DANIŞTAY: MAHKEME KARARI, ADİL YARGI BEKLENTİSİNE KARŞI ORANTISIZ MÜDAHALE ÖZELLİĞİNDE
Danıştay, yaptığı inceleme ve değerlendirme sonucu mahkemenin verdiği kararı bozdu. Danıştay 6. Dairesi’nin oybirliği ile verdiği kararda, konunun tüm kamuoyunu ilgilendirdiği ve söz konusu kişilerin dava açma ehliyetlerinin bulunduklarını belirterek, Manisa İdare Mahkemesi’nden başvuruyu kabul edip hukuk sürecinin işletilmeye başlatılmasını istedi. Danıştay’ın kararında TURÇEP ve vatandaşların dava açma başvurusu haklı görülürken, Manisa İdare Mahkemesinin verdiği “dava açma ehliyetiniz yok” görüşüne dayandırılan kararı da “yurttaşların adil yargılama ve hukuk arayışlarına karşı orantısız müdahale yapıldığı” şeklinde eleştirildi. Danıştay 6. Dairesi, ayrıca Manisa İdare Mahkemesinden Danıştay’ın kararına itiraz etmemesini, yurttaşların dava başvurusunun kabul edilerek davanın görülmesini de istedi.
Danıştay’ın söz konusu karar yazısında şu görüşlere yer verildi: “Yapılan incelemede, verimli tarım alanları ile yer altı ve yer üstü su kaynakları yönünden zengin olan Gediz Nehri havzasında insan ve çevre sağlığının korunması, ekonomik faaliyetlerin sürdürülebilirliğinin sağlanması amacıyla havzada kirliliğin önlenmesi ve su kalitesinin iyileştirilmesi için noktasal ve yayılı kaynaklı kirliliğin kontrol altına alınması amacıyla Çevre ve Şehircilik Bakanlığı tarafından 2015 yılı Nisan ayında "Gediz Havzası Kirlilik Önleme Eylem Planı"nın hazırlandığı tespit edilmiştir.
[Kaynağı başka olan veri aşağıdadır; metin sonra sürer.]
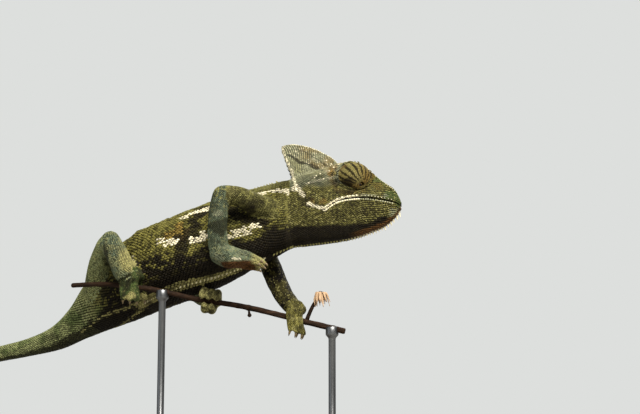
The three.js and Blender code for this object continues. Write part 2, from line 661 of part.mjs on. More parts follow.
// Throat cones, longest at the chin.
const throat = [];
for (let x = 41.6; x > 4; x -= GULAR.pitch * (0.92 + 0.16 * random())) {
  const t = (HEAD.length - 1) * ((43.4 - x) / (43.4 - HEAD_END));
  let low = t - 2;
  while (along(HEAD, low)[0] > x) {
    low += 0.02;
  }
  const keel = along(HEAD, low)[12];
  const height = lerp(GULAR.low, GULAR.high, ((x + 4) / 46) ** 2) * (0.88 + 0.24 * random());
  throat.push(spike(headPoint(x, 0, keel + 0.15), headVector(0.12, 0, -1), height, GULAR.r));
}
solids.lower_jaw = largest(joined([jaw, ...throat]));

const torsoStart = past(NECK_END);
const neckFront = 0.05;
const headCut = headSolid(GAP).add(casqueSolid(GAP));
const neckCones = [
  ...bodyCrest(neckFront + 0.25, NECK_END - 0.08, GULAR, -1, random, () => 1.1),
  ...bodyCrest(neckFront + 0.35, NECK_END - 0.08, DORSAL, 1, random, () => DORSAL.high),
];
solids.neck = largest(joined([length(neckFront, NECK_END, 5, 26), ...neckCones]).subtract(headCut));

const fade = (crest) => (t) => lerp(crest.high, crest.low, (t - NECK_END) / (TORSO_END - NECK_END));
solids.torso = largest(joined([
  length(torsoStart, TORSO_END, 17, 26),
  ...bodyCrest(torsoStart + 0.08, TORSO_END - 1.2, VENTRAL, -1, random, fade(VENTRAL)),
  ...bodyCrest(torsoStart + 0.08, TORSO_END - 0.1, DORSAL, 1, random, fade(DORSAL)),
]));
const bodyCut = length(neckFront, 9, 30, 30, GAP);

let from = past(TORSO_END);
[...TAIL_CUTS, SPINE_END].forEach((to, i) => {
  const steps = Math.round((to - from) * (i < 2 ? 3 : 1.3)) + 2;
  solids[`tail_${i + 1}`] = length(from, to, steps, i < 2 ? 18 : 10);
  from = past(to);
});

const twigBody = twigSolid();
const twigCut = twigSolid(GAP);
solids.perch_twig = largest(joined([twigBody, ...twigGrowths(random)]));

const segment = (name, grow = 0) => tube(LIMBS[name], 14, 6, grow);
const foot = (name, grow = 0) => (name === 'hand_r' ? freeHand(grow) : footSolid(FEET[name], grow));
const LIMB_CHAIN = [
  ['upper_arm_r', 'forearm_r', 'hand_r'], ['upper_arm_l', 'forearm_l', 'hand_l'],
  ['thigh_r', 'shank_r', 'foot_r'], ['thigh_l', 'shank_l', 'foot_l'],
];
for (const [upper, lower, end] of LIMB_CHAIN) {
  solids[upper] = largest(segment(upper).subtract(bodyCut));
  solids[lower] = largest(segment(lower).subtract(bodyCut).subtract(segment(upper, GAP)).subtract(foot(end, GAP))
    .subtract(twigCut));
  solids[end] = largest(foot(end).subtract(bodyCut).subtract(twigCut));
}

solids.stand_base = standBase();
for (const [name, x] of Object.entries(RODS)) {
  solids[name] = rodSolid(x, twigCut);
}

// ---------------------------------------------------------------- meshes
const COLOURS = {
  head: '#6f6c45', casque: '#85835f', lower_jaw: '#646240', neck: '#67643b', torso: '#4f4b2a',
  tail: '#7b7a50', eye_turret: '#5e5527', eyeball: '#191510', upper_arm: '#6d7155', forearm: '#6b7662',
  hand: '#72796a', thigh: '#74754f', shank: '#6f7a64', foot: '#6d6a45', perch: '#4a3527', stand: '#2b2622',
};
const group = new THREE.Group();
group.name = 'veiled_chameleon';
for (const [name, manifold] of Object.entries(solids)) {
  const { vertProperties, triVerts } = manifold.getMesh();
  const geometry = new THREE.BufferGeometry();
  geometry.setAttribute('position', new THREE.Float32BufferAttribute(vertProperties, 3));
  geometry.setIndex(new THREE.Uint32BufferAttribute(triVerts, 1));
  geometry.computeVertexNormals();
  const key = Object.keys(COLOURS).find((word) => name.startsWith(word));
  const roughness = name.startsWith('eyeball') ? 0.15 : 0.7;
  const material = new THREE.MeshStandardMaterial({ color: COLOURS[key], roughness, metalness: 0 });
  const mesh = new THREE.Mesh(geometry, material);
  mesh.name = name;
  group.add(mesh);
}

export default group;
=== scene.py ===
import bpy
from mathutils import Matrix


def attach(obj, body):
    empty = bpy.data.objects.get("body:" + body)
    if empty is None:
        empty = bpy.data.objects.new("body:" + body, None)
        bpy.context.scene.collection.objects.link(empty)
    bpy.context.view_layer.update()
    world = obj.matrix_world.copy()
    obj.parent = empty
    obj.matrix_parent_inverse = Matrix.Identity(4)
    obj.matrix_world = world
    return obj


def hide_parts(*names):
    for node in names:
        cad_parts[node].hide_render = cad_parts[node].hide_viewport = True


bl_info = {
    "name": "Veiled chameleon on a twig",
    "version": (1, 0, 0),
    "blender": (4, 5, 0),
    "location": "View3D > Sidebar > Chameleon",
    "description": "Dresses the chameleon's solids in scaled skin, crests, eyes and claws, with its twig and stand",
    "category": "Object",
}

from functools import lru_cache

import bpy
import numpy as np
from bpy.props import FloatProperty, FloatVectorProperty, PointerProperty
from mathutils import Vector

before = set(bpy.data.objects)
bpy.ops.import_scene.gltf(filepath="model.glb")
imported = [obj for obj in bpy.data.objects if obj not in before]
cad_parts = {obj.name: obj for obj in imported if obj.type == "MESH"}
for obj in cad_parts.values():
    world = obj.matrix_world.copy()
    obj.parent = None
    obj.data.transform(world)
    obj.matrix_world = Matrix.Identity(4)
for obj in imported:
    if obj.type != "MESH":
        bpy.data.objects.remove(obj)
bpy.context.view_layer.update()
MM = 0.001

# ---- sizes shared with the solids
# Millimetres, in the frame of the CAD nodes: +X toward the snout, +Y to the animal's left, +Z up.
NAPE = np.array([36.0, 4.4, 129.3])
HEAD_YAW, HEAD_ROLL = 18.0, 8.0
# Head sections from snout to nape: x, crown z, y and z of brow, cheek, lip, jaw and throat side, keel z.
HEAD = np.array([
    [43.4, -2.3, 0.7, -2.3, 1.1, -2.9, 1.2, -3.3, 1, -4.3, 0.5, -5.1, -5.3],
    [42.5, -0.8, 1.8, -0.7, 2.7, -1.9, 2.9, -3.1, 2.5, -5.2, 1.3, -6.6, -7],
    [40, 2.7, 3, 2.5, 4.2, 0.3, 4.8, -2.4, 4, -6.7, 2.2, -9.4, -10.1],
    [36, 5.3, 4.2, 5, 5.2, 2.4, 6, -2, 5.2, -7.9, 2.9, -12.4, -13.3],
    [31, 8.5, 5.4, 9, 6.2, 4.5, 7, -1.9, 6.3, -8.6, 3.4, -14.4, -15.4],
    [26, 11.5, 6.2, 12.8, 6.8, 5.8, 7.8, -2, 7.2, -9.2, 3.8, -16.2, -17.2],
    [21, 13, 6.5, 14, 7.2, 6, 8.5, -2.3, 7.8, -9.8, 4.2, -17.4, -18.5],
    [15, 13.2, 6.6, 12.6, 7.9, 5.2, 9.2, -4.3, 8.6, -11, 4.7, -18.4, -19.6],
    [8, 11.8, 7.4, 9.2, 8.8, 3.4, 9.3, -5.6, 9.2, -12, 5.2, -19.2, -20.4],
    [0, 9.4, 7.4, 6.4, 8.5, 0.8, 8.9, -5.6, 8.7, -11.6, 5.4, -19.8, -21.3],
    [-4, 8, 7, 5, 8.1, -0.4, 8.5, -6.4, 8.3, -12.2, 5.3, -20, -22],
])
MOUTH = np.array([
    [46, -5.2], [42.8, -4.5], [40.3, -3.9], [38, -3.5], [34, -3], [30, -2.6], [26, -2.6],
    [22.3, -3], [19.6, -3.5], [16.8, -4.3], [14.3, -5.8], [11.4, -8], [8, -9.4],
])
NOSTRIL = np.array([38.6, 4.0, 1.6])
# Casque from its foot to its peak: crest x and z, rear corner x, half width, z.
CASQUE = np.array([
    [18.2, 12.2, -1, 8.3, 0.6],
    [16.6, 15.6, -2.6, 7.2, 5],
    [13.2, 18.5, -4.3, 5.7, 9.6],
    [8.6, 21.2, -6, 4.1, 14.3],
    [3.8, 23.2, -7.4, 2.8, 18.4],
    [-0.8, 24.3, -8.5, 1.7, 21.5],
    [-4.8, 24.7, -8.4, 0.9, 23.7],
])
CASQUE_HOLLOW, CREST_THICK = 0.3, 0.55
EYE = np.array([22.3, 5.2, 7.6])
EYE_LOOK = np.array([0.42, 0.57, -0.71])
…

Bu durumda; yukarıda yer verilen Anayasa Mahkemesi kararı da dikkate alındığında, davacıların dava konusu proje alanına 9 km mesafede bulunan Turgutlu İlçe merkezinde ikamet etmeleri nedeniyle, projenin niteliği ve proje alanının Turgutlu İlçesine, Gediz Nehrine ve Ilıcak Deresine olan mesafesi göz önüne alındığında, davacıların projeden etkilenme potansiyelinin bulunduğu gibi; proje sahasına 800 metre mesafede bulunan Gediz Nehrinin o yörede yaşayanlar bakımından önemli bir su kaynağı özelliği taşıdığı ve proje sahasına yakın verimli tarım alanlarının bulunduğu hususları birlikte değerlendirildiğinde, projenin davacıları etkileme potansiyeli bulunduğunun hayatın olağan akışı gereği kabulü gerektiğinden, davacıların dava açma ehliyetlerinin bulunduğu sonucuna varılmıştır.”
TURÇEP: KAMUSAL MENFAATİ KOLLAYACAK BİR HUKUK ANLAYIŞINA İHTİYAÇ VAR
Bu sonuca göre, hukuksal sürecin hala işlemekte olduğu İzzettin biyogaz projesi ile ilgili dava süreci yenden başlayacak. Danıştay’ın kararını yorumlayan TURÇEP tarafından ise şöyle bir değerlendirme yapıldı: Mahkeme kararında şirketlere dokunulmazlık getiren, vatandaşa ise
dava açma ehliyeti tanımayan bir yaklaşım var. Bunun hukuk arayışlarını toplumsal açıdan zora sokacak bir tutum olacağı Danıştay tarafından da belirtilmiş ve mahkemenin verdiği karar “adil yargılama ve hukuk arayışına karşı orantısız müdahale” şeklinde değerlendirilmiş. Danıştay’ın bu kararı, sadece şirket çıkarlarını koruyan ve kamusal menfaatleri göz ardı eden özellikte mahkeme kararları ile ülkemizde hukuk ve yargı sisteminin nasıl işlevsiz hale geldiği konusunda bir uyarı anlamı da taşımaktadır. Görüldüğü gibi; doğa için adalet, herkes için adalet, adalet için de adil yargılama ve kamusal menfaati kollayan bir hukuk anlayışına kavuşmak gerekiyor.”